Il y a un calme précaire ce mercredi 17 juillet à N’zérékoré, dans le sud-est de la Guinée, où des affrontements interethniques ont fait plus de quarante morts et plus d’une centaine de blessés. Selon un agent de la Croix Rouge basé sur place, certains corps n’ont pas encore été retrouvés.
(De notre correspondant à Conakry)
N’zérékoré renait petit à petit de ses cendres après de deux journées de violences. Le dernier bilan fait état d’une quarantaine de morts et des centaines de blessés. Des corps restent aussi introuvables, indique-t-on.

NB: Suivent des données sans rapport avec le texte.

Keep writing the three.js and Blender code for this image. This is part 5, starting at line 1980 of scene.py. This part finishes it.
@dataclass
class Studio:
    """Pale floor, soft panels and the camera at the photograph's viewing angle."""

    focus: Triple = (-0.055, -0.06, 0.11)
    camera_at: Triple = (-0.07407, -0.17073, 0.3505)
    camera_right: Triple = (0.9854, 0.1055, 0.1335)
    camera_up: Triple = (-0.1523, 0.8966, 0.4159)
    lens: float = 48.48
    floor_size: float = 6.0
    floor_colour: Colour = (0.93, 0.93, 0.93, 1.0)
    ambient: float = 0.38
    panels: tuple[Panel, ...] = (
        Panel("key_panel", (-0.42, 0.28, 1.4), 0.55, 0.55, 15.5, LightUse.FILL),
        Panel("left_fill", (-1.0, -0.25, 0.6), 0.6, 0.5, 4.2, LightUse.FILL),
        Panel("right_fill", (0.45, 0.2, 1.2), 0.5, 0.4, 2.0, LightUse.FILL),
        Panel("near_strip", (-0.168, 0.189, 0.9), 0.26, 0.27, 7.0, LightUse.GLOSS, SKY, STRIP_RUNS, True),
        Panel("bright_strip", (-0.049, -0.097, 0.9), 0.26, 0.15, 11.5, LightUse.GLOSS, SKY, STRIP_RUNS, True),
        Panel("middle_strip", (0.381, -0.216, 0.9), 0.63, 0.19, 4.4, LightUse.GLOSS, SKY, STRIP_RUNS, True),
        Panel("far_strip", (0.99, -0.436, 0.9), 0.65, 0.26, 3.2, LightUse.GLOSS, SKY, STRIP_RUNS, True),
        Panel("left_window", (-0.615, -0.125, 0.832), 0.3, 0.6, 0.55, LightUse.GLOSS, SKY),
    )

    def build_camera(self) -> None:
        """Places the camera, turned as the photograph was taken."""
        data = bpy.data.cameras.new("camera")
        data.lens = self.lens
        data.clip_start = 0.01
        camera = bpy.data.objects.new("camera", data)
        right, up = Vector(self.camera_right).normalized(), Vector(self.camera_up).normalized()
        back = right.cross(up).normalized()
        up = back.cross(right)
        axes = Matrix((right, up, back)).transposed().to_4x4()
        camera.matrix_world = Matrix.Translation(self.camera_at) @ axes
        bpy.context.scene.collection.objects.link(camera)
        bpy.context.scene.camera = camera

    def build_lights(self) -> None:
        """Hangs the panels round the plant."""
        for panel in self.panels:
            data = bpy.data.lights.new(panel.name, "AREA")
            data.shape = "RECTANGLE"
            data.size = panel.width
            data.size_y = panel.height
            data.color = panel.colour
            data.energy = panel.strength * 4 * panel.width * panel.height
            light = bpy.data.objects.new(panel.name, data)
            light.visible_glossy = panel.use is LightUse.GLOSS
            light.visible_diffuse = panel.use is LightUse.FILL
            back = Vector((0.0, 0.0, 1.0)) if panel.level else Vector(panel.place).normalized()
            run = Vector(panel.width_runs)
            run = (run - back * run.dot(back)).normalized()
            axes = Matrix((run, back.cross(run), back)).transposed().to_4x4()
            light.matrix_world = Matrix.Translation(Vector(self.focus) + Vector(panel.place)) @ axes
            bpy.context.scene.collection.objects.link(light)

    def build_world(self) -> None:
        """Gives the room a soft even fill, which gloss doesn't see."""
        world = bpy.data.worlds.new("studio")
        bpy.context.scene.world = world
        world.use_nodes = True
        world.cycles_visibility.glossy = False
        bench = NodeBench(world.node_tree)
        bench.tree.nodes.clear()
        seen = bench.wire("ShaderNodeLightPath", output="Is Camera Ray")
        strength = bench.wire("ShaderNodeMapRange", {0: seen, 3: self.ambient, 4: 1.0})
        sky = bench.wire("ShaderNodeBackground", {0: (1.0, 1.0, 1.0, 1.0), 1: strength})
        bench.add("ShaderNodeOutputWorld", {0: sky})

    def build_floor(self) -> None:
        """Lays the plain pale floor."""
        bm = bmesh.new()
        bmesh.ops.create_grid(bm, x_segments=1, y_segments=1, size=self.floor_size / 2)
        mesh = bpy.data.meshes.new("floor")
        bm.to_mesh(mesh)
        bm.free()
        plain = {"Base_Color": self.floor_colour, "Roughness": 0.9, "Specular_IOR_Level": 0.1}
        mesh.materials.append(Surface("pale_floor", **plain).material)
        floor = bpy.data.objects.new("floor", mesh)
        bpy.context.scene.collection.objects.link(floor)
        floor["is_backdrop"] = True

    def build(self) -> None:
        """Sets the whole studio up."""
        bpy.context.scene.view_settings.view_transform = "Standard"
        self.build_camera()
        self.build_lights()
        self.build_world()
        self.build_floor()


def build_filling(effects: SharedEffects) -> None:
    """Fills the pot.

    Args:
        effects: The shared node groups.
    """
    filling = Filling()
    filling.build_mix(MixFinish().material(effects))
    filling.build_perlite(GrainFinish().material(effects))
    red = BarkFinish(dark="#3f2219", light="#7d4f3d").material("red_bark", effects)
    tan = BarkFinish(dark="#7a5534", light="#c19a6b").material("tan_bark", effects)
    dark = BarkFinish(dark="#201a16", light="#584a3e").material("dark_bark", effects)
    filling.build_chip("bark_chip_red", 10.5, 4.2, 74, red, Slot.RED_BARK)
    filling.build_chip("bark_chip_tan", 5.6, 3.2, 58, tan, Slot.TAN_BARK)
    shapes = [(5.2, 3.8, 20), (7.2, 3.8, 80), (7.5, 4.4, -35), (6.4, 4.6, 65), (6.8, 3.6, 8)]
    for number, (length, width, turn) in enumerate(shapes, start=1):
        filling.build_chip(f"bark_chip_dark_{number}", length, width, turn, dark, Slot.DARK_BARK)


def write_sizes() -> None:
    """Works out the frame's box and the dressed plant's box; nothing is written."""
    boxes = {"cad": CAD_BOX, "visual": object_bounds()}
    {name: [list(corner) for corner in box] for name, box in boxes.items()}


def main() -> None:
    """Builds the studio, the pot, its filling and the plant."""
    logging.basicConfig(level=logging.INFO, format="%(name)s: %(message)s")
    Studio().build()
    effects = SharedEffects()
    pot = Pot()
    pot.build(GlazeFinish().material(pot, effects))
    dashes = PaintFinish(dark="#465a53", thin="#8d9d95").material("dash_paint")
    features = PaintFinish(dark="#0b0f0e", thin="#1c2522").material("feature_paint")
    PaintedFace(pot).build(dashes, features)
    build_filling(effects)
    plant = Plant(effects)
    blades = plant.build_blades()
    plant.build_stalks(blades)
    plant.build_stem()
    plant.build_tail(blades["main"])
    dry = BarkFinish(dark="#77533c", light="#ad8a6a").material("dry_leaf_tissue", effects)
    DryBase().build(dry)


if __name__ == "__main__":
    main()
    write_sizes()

Des corps dans les maisons incendiées
« Je viens juste de l’hôpital, j’ai compté 44 morts à la morgue de l’hôpital central de N’zérékoré. Mais, tous les corps ne sont pas là. Certains corps se trouvent encore dans les quartiers, d’autres dans les maisons qui ont été incendiées. La Croix Rouge s’attèle à rechercher les corps dans les quartiers et dans les localités environnantes », a confié ce soir (18 heures GMT) un agent de la Croix Rouge qui a requis l’anonymat. Il a en outre souligné qu’un accord a été trouvée entre les autorités préfectorales et les sages de N’zérékoré pour l’inhumation des corps qui se trouvent à la morgue. « Vous savez il y a des corps en décomposition. La plupart des personnes ont été brulées vives », a-t-il dit. Et d’ajouter que les autorités ont décidé de creuser une fosse commune pour enterrer tous les corps.
Depuis ce mercredi matin, un calme précaire règne à N’zérékoré. « Les gens se promènent dans les quartiers, mais c’est à l’hôpital où il y a plus d’affluence. Les gens viennent voir s’ils vont reconnaitre un de leurs parents disparus depuis le début des événements », a fait savoir un autre citoyen de la localité.
Ces malheureux événements survenus à N’zérékoré ont été commentés diversement à Conakry par les acteurs politiques et les organisations des défenses des Droits de l’Homme. L’OGDH, (l’Organisation Guinéenne de Défense des Droits de l’Homme et du Citoyen) parle de « crimes extrêmement graves qui peuvent compromettre la paix et la quiétude sociales ». Cependant, elle condamne aussi avec énergie ces violations des Droits de l’Homme qui se répètent et demande que les crimes commis à Siguiri, à Saworo, Zogota et à l’occasion des marches et manifestations politiques soient jugés.
« La faute doit au gouvernement actuel »
Le Président du Mouvement Africain pour la Défense des Droits de l’Homme et de la Gouvernance (AFRIDHO), Nouha Traoré, quant à lui, a animé ce mercredi une conférence de presse au cours de laquelle, il a condamné ces violences. Selon lui, la faute doit être imputée au gouvernement actuel qui n’a pas fait de la réconciliation son cheval de bataille. « Pour nous, ces affrontements interethniques à N’zérékoré auraient pu être évités si le régime actuel avait pris à bras le corps la question de la réconciliation nationale. Depuis 2010, il a été annoncé qu’on va assister à la mise en œuvre d’un véritable programme de réconciliation nationale. Ça aurait servi de cadres pour poser tous les débats sur tous les évènements qui auraient entrainés des frustrations de part et d’autre. Si cette réconciliation avait eu lieu avant, ces évènements à N’zérékoré, les questions centrales qui se posent aujourd’hui entre différentes communautés, auraient trouvées des solutions et on n’en serait pas là. Donc, nous estimons qu’il y a eu une négligence très coupable du régime actuel dans la mesure où nous tentons de dérouler l’ensemble des plans liés à la réconciliation nationale », a-t-il dit.
Le Quai d’Orsay déconseille la région à ses ressortissants
Même son de cloche du côté de l’opposition. S’exprimant sur la question dans une radio privée de la place, le porte-parole de l’opposition Aboubacar Sylla a indiqué : « qu’au lieu que le gouvernement s’attaque aux vrais problèmes, il s’est contenté de mettre en place une commission provisoire de réflexion sur le processus de réconciliation », a-t-il dit. Avant de déplorer que commission n’a existé que sur papier.
Le ministre français des Affaires étrangères, a invité ses ressortissants résidant en Guinée à éviter la région de N’zérékoré à cause des conflits intercommunautaires. « Il est recommandé aux Français résidents ou de passage en Guinée, de s’abstenir de tout déplacement dans ce périmètre. Il est également recommandé aux personnes envisageant de se rendre en Guinée forestière de surseoir à leur déplacement dans cette région jusqu’au retour au calme, et de se tenir informé de l’évolution de la situation », indique le communiqué du Quai D’Orsay.